▶ **Given records**
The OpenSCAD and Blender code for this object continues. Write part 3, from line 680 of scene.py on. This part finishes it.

--

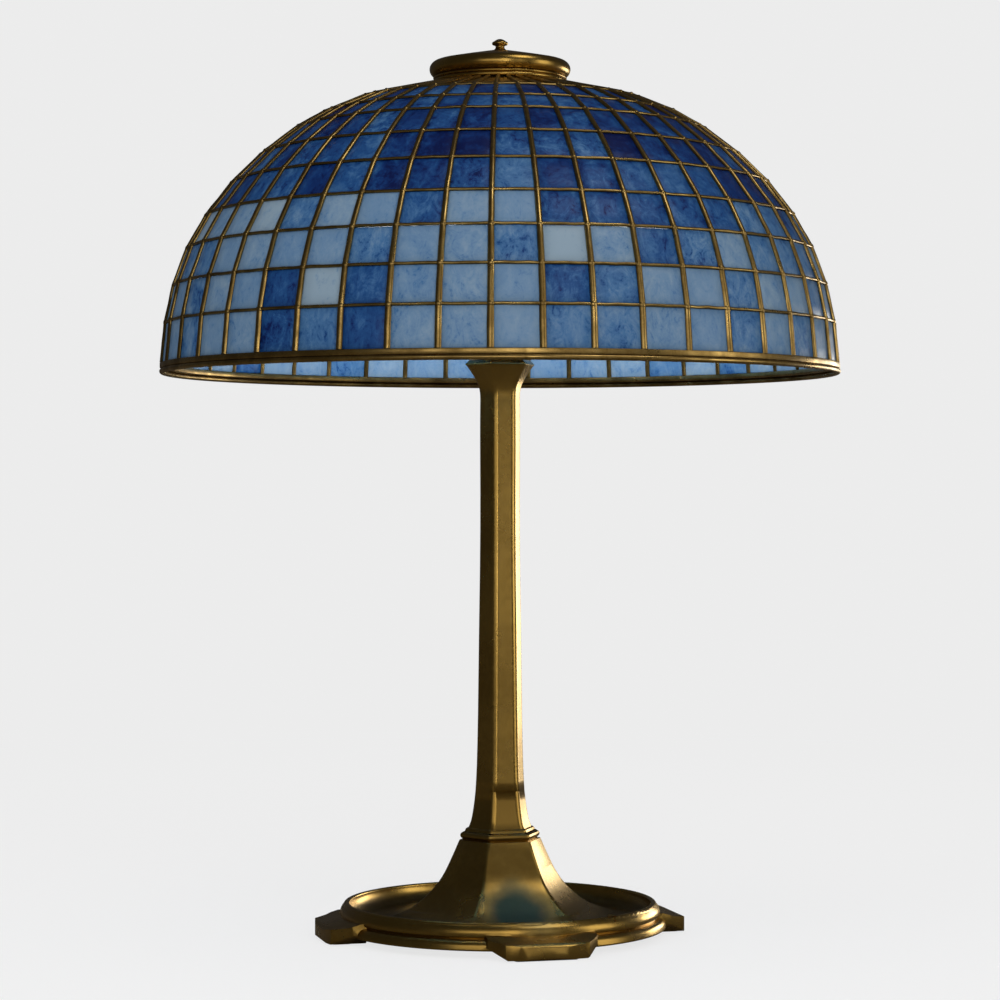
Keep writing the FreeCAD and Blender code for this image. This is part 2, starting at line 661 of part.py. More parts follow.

...

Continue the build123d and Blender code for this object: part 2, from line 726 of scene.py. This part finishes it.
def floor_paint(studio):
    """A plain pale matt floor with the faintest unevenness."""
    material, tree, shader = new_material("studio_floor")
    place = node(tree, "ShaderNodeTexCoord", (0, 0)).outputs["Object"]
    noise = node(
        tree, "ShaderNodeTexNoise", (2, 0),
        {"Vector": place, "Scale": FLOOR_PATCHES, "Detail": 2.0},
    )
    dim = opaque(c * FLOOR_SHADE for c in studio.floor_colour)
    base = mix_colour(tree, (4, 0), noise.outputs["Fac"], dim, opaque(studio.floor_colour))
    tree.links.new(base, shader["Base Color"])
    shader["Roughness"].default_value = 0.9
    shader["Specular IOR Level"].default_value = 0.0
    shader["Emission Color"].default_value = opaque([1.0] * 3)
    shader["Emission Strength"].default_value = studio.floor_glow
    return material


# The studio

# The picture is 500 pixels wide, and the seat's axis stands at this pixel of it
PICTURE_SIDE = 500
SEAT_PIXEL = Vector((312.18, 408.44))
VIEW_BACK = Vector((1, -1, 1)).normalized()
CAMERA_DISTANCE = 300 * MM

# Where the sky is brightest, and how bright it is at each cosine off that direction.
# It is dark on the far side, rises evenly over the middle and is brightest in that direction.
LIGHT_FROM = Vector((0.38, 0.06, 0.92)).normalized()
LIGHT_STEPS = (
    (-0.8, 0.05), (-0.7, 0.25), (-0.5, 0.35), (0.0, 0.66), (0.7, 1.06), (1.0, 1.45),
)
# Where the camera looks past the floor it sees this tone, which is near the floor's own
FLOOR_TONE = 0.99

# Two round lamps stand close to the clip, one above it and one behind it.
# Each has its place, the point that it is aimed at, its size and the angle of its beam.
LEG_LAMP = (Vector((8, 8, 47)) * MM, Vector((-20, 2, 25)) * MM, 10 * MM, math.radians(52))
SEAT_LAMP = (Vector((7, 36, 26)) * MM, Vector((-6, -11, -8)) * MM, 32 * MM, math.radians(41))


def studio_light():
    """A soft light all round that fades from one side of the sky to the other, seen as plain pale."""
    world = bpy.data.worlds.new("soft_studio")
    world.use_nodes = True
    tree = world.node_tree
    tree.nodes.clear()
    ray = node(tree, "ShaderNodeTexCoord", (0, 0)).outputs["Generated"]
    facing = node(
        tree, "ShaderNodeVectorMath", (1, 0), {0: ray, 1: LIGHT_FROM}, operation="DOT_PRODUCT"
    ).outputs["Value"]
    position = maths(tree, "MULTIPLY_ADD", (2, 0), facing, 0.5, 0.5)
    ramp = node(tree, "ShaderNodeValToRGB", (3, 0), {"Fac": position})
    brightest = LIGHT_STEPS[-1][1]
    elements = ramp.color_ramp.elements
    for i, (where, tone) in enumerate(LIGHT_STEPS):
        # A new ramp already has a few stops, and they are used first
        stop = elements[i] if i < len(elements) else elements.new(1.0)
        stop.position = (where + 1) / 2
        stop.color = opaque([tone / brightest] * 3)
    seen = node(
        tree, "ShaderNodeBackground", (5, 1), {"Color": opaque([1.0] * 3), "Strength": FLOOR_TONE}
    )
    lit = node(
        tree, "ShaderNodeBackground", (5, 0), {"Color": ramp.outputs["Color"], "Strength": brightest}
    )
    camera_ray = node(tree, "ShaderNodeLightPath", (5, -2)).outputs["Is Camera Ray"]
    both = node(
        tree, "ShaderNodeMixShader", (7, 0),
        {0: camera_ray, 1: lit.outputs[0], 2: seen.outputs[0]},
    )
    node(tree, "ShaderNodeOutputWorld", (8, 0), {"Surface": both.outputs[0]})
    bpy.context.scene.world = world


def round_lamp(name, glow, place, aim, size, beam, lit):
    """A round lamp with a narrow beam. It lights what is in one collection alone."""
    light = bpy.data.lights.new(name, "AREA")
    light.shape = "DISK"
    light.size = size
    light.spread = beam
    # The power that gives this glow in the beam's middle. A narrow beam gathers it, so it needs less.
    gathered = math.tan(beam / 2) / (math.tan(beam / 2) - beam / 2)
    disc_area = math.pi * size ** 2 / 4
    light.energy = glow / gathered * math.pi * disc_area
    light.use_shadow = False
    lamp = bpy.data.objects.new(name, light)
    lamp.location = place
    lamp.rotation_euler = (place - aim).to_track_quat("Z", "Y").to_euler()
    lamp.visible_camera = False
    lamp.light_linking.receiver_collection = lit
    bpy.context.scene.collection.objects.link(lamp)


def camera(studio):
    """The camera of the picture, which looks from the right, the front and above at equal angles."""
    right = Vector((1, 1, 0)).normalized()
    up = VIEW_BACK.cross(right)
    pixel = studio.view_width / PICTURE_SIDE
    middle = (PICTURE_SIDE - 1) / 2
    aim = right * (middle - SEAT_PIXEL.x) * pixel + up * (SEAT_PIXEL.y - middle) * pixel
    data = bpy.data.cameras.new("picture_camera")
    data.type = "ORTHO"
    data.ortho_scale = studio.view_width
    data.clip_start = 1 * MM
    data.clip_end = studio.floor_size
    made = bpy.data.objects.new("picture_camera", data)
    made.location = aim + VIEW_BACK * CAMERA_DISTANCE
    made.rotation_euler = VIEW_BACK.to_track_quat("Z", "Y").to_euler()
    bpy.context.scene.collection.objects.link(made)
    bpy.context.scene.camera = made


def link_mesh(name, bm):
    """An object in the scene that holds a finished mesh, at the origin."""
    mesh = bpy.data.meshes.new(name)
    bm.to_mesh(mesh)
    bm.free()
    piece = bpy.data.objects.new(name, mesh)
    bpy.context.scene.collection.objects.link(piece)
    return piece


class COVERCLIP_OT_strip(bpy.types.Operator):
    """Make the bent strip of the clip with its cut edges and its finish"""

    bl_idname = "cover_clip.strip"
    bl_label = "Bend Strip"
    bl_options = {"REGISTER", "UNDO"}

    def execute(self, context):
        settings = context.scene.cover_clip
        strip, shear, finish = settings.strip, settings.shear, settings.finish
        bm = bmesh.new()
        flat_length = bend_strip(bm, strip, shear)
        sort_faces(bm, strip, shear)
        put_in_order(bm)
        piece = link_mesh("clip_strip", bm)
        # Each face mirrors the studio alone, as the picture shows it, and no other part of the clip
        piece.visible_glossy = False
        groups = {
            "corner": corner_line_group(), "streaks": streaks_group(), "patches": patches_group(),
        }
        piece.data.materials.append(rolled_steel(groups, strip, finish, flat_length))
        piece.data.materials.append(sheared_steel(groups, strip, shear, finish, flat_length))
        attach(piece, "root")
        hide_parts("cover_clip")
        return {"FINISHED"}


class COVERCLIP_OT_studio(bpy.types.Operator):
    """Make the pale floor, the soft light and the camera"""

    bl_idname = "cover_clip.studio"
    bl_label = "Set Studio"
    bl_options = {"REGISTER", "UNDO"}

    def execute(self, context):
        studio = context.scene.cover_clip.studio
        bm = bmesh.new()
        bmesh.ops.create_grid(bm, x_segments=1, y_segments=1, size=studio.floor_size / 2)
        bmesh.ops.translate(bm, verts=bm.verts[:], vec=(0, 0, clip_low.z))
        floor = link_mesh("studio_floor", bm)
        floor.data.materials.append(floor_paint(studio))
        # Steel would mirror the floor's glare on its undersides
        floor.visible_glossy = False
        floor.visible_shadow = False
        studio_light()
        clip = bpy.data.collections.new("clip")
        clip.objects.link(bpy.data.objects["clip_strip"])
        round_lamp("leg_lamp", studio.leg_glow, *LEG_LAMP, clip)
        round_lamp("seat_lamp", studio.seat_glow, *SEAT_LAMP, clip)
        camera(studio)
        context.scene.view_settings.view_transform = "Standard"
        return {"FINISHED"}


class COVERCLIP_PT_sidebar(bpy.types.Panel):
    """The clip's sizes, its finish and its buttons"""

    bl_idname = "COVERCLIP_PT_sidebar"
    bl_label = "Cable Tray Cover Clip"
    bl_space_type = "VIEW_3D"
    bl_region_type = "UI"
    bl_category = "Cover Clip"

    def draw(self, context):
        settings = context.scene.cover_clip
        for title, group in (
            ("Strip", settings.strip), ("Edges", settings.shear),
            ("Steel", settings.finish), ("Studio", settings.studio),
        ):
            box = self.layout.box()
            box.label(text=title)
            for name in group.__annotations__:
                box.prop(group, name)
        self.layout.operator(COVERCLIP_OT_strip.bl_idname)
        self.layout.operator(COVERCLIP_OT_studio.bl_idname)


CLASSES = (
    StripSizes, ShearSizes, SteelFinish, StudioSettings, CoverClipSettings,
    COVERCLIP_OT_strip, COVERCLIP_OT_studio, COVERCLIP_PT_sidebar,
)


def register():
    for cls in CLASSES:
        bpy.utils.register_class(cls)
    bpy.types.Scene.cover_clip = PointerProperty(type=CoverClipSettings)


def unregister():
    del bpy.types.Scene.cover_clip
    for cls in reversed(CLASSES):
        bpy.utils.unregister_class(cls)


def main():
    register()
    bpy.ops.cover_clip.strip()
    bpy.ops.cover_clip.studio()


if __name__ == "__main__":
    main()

▶ **What to do**
List the lines of the entries that include "this".

▶ **Complete response**
The OpenSCAD and Blender code for this object continues. Write part 3, from line 680 of scene.py on. This part finishes it.
Keep writing the FreeCAD and Blender code for this image. This is part 2, starting at line 661 of part.py. More parts follow.
Continue the build123d and Blender code for this object: part 2, from line 726 of scene.py. This part finishes it.
# The picture is 500 pixels wide, and the seat's axis stands at this pixel of it
# Where the camera looks past the floor it sees this tone, which is near the floor's own
    # The power that gives this glow in the beam's middle. A narrow beam gathers it, so it needs less.